By late January, the protests in Iran had been brutally quashed, but the war planning hummed along. The US military presented Mr Trump with an expanded range of options, including sending in American forces to carry out raids on sites inside Iran.

Two aircraft carriers and a dozen supporting ships sailed towards the Middle East, and the Pentagon sent fighter jets, bombers, refueling tankers and air defense batteries. By the middle of February, the Pentagon had put into a place a force that could sustain a military campaign of several weeks.

By then, Mr Witkoff and Jared Kushner, the president’s son-in-law, were having indirect nuclear talks with the Iranians, under orders from Mr Trump. But there were signs that the administration was wary.

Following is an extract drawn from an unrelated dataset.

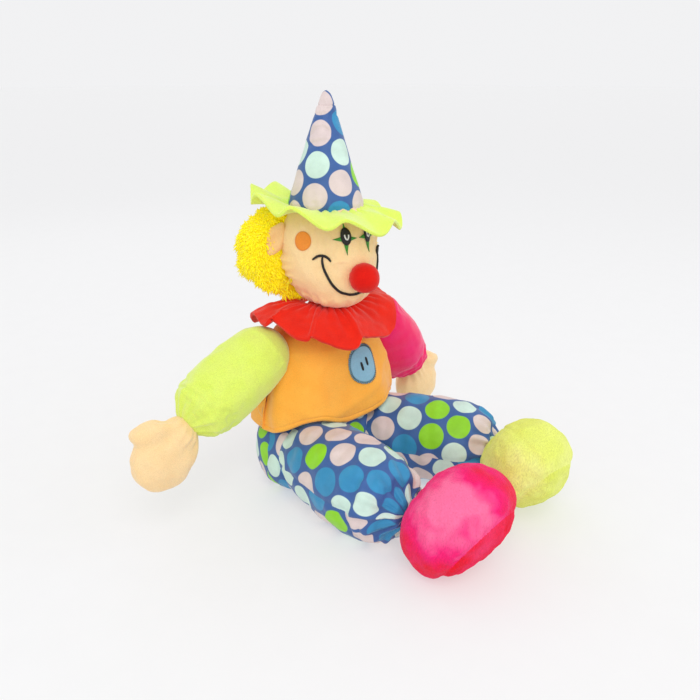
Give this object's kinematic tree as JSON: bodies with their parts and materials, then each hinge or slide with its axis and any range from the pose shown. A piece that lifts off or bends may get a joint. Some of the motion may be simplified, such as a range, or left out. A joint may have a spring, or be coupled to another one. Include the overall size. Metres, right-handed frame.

“We have to understand that Iran ultimately is governed and its decisions are governed by Shia clerics — radical Shia clerics, OK?” Mr Rubio told reporters in Budapest on Feb 16. “These people make policy decisions on the basis of pure theology. That’s how they make their decisions. So, it’s hard to do a deal with Iran.”

The message was apparent: Even though the talks were about dismantling Iran’s nuclear programme, the goal could be removing Iran’s leadership.

A telling moment came when Mr Witkoff spoke to Fox News in an interview on Feb 21 and described Mr Trump’s reaction to the Iranian reluctance to agree to “zero enrichment” — that is, to dismantle its ability to produce nuclear fuel.

“He’s curious as to why they haven’t — I don’t want to use the word ‘capitulated,’ but why they haven’t capitulated,” Mr Witkoff said. He added: “Why, under this sort of pressure, with the amount of sea power and naval power that we have over there, why haven’t they come to us and said, ‘We profess we don’t want a weapon, so here’s what we’re prepared to do’?”

“And yet it’s sort of hard to get them to that place,” he said. It was clear to the president’s advisers that he was strongly considering some kind of military offensive. The question was the scale of the campaign and exactly what it was trying to achieve.